The Equine Initiative, which connects A&M to the industry through extensive outreach programs, is a collaborative effort between the Department of Animal Science in the College of Agriculture and Life Sciences, and College of Veterinary Medicine and Biomedical Sciences.
Heird said the program involves teaching future industry leaders, research and veterinary medical care that improves not just the industry, but the welfare of the horse. It works toward curriculum enhancement, outreach and engagement expansion, facility construction and developing partners, said Heird, who holds the Glenn Blodgett Equine Chair at A&M.
Heird landed Texas A&M in the international spotlight with the development of the $35 million Thomas G. Hildebrand DVM ’56 Equine Complex, a much-needed state-of-the-art facility that opened in 2014 with a show arena, classrooms, meeting spaces, barns for A&M’s Women’s Equestrian Team and a cross country course used by the college track team.
“There was an event of some type out here 285 days during 2017,” he said, adding that 32,000 people used the facility last year. It’s even been rented for weddings and as a work retreat site. “It was not built with that intent, so it’s surpassed our wildest dreams.”
He’s currently raising funds and developing plans for a new equine nutrition and reproductive research facility at the complex, as well as an orthopedic and wellness center for horses at the vet school.
At a gallop
Heird grew up on a small east Tennessee tobacco farm where horses dominated his first dreams, he said. His father ended most days telling him a bedtime story born from his college days in Kentucky where the blue grass country side was lined with white fences and horses grazed in picturesque fields.

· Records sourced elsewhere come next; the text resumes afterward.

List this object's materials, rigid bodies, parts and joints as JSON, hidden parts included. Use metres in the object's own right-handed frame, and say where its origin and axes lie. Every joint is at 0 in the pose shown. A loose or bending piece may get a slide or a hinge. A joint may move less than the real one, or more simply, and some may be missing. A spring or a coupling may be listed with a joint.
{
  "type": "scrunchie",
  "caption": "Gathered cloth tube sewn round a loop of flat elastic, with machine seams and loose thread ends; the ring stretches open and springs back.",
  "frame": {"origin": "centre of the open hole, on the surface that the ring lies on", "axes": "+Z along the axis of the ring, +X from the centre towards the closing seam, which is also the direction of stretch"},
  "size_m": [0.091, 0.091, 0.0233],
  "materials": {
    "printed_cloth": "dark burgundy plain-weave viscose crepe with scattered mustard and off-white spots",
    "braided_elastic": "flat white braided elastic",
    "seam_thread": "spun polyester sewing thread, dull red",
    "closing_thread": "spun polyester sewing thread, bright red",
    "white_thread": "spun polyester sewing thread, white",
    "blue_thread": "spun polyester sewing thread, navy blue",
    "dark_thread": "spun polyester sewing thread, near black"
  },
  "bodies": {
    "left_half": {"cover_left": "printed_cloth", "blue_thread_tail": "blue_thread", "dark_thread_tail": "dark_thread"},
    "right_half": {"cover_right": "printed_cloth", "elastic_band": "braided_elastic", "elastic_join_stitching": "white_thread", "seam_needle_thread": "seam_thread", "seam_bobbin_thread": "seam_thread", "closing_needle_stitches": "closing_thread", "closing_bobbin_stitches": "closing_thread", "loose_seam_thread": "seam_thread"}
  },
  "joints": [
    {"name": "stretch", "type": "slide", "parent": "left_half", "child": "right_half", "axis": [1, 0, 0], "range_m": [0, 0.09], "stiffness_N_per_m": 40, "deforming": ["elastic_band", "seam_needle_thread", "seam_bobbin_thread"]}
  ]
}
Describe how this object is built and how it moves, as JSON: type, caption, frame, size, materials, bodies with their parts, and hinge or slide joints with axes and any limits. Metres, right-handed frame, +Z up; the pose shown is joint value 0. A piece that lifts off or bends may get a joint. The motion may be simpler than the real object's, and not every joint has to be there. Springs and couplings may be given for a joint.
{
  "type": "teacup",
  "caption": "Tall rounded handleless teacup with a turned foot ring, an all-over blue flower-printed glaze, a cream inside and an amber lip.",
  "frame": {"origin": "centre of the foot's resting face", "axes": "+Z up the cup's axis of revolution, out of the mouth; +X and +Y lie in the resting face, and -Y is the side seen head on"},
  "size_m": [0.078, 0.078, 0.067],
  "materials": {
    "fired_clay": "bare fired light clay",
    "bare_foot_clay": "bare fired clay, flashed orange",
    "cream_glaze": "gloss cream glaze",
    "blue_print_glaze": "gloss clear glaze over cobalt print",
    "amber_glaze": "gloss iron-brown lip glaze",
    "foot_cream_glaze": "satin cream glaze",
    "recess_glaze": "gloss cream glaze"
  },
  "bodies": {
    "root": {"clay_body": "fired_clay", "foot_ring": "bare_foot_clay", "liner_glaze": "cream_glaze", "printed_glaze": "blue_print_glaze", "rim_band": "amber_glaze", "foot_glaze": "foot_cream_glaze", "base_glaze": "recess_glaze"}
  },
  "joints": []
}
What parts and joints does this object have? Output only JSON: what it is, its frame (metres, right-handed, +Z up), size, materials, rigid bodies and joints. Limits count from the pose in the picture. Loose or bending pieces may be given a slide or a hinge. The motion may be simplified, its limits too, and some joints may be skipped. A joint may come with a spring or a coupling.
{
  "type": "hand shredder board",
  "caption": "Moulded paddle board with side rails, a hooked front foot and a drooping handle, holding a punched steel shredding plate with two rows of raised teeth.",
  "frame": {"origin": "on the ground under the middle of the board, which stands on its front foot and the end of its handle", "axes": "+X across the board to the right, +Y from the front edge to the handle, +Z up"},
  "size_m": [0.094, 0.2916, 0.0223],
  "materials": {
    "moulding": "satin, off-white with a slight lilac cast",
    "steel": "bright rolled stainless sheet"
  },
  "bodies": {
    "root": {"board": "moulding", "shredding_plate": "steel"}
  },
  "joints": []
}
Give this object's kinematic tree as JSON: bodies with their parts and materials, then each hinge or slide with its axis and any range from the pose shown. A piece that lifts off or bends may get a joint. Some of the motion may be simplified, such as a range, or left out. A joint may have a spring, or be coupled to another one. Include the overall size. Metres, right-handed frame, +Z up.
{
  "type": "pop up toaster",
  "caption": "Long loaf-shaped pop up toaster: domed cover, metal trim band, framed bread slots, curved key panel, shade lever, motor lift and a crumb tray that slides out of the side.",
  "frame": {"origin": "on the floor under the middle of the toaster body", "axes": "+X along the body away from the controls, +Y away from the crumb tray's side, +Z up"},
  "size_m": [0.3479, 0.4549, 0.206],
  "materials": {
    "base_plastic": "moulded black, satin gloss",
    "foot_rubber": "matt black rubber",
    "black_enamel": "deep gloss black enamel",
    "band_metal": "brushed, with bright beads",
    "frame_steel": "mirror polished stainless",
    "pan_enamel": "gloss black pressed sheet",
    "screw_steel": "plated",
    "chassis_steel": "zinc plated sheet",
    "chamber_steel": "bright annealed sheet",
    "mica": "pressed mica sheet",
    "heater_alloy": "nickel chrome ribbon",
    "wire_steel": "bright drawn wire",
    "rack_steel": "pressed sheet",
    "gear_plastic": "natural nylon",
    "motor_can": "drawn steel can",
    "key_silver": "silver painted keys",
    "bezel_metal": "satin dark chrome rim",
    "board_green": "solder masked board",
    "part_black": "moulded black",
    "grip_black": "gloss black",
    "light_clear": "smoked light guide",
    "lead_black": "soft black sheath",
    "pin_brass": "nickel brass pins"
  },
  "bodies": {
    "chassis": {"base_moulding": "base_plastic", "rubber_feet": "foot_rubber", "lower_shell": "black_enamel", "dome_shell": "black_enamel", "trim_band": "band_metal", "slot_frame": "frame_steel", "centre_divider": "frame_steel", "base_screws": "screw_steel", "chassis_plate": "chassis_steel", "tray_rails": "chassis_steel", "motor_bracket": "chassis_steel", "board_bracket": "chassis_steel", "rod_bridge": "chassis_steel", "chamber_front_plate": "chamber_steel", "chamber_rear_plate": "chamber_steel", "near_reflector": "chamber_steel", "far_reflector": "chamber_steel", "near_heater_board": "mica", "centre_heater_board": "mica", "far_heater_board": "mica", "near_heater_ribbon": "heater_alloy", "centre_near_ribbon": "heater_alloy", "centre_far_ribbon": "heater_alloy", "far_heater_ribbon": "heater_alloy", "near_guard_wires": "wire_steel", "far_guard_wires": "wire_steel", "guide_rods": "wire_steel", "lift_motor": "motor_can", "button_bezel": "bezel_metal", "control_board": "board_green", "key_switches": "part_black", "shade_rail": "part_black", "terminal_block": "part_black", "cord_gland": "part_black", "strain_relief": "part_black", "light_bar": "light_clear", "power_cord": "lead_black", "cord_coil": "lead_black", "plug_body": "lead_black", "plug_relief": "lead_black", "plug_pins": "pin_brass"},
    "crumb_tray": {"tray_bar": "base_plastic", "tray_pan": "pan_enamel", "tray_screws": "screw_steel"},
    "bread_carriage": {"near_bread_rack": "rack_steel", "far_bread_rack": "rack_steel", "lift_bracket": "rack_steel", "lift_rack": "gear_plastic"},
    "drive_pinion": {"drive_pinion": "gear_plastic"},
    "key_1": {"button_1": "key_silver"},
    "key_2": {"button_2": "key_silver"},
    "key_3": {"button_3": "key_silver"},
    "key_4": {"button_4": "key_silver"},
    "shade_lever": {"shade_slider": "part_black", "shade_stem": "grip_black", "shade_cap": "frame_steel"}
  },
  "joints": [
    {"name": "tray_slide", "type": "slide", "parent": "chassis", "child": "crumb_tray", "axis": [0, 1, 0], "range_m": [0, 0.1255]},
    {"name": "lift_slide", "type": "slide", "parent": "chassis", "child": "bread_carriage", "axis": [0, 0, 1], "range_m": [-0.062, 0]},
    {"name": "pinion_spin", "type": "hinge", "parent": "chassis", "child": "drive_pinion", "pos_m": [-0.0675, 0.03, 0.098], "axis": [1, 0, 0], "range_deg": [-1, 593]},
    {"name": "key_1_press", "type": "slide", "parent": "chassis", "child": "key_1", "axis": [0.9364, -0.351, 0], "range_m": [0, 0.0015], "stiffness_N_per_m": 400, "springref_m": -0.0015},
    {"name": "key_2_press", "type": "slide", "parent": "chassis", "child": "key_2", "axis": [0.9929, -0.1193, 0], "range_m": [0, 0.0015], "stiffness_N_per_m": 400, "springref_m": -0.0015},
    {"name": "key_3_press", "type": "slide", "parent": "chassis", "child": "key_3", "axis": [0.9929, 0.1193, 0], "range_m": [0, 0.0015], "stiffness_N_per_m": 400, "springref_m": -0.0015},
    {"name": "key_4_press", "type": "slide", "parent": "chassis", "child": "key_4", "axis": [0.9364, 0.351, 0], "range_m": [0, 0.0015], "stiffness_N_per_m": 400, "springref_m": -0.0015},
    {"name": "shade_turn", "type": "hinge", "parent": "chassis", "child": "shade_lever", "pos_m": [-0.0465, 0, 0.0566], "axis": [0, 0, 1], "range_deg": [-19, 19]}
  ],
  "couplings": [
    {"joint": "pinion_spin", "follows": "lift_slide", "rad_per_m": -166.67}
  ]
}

“Horses are all I can ever remember,” he said. “I read all the popular books on horses and was consumed by them. I remember my dad coming home and saying we needed to go to a man’s place to look at a new breed of horse brought in from out west. He said they’re called quarter horses. I fell in love. The breed can do anything – they have a great disposition, even-temperament, they’re fast, they work well with beginners and veterans, they can work cattle and they had the mystique of coming from big ranches out west. It was that classic image of the cowboy’s horse.”
He was about 12 at the time and soon ended up working for a breeder cleaning out stalls and exercising the horses, never imagining he’d live out his dream spending his life studying, enjoying and educating others about his favorite breed.
“That’s really a tribute to my parents – recognizing and realizing what I had a passion for and supporting me,” he said.
It’s no surprise that Heird went on to do the same for scores of students over the decades, said Craig Huffhines, executive vice president of AQHA.
“He’s a globally-renowned horseman and university administrator who has influenced hundreds of equestrian and agrarian leaders around the world,” Huffhines said.
“It will take bright minds coming together who are committed to excellence — Dr. Heird is a catalyst that has been proven to do just that,” Huffhines said, adding that the researcher is not just driving educational opportunities at A&M, but also innovation.
“It’s exciting for me to see the kind of top caliber leadership at our university,” said Huffhines, a 1991 A&M graduate and father of two Aggies. “Texas A&M has been and always will be an institution of higher excellence and it takes people like Dr. Heird to create that kind of success.”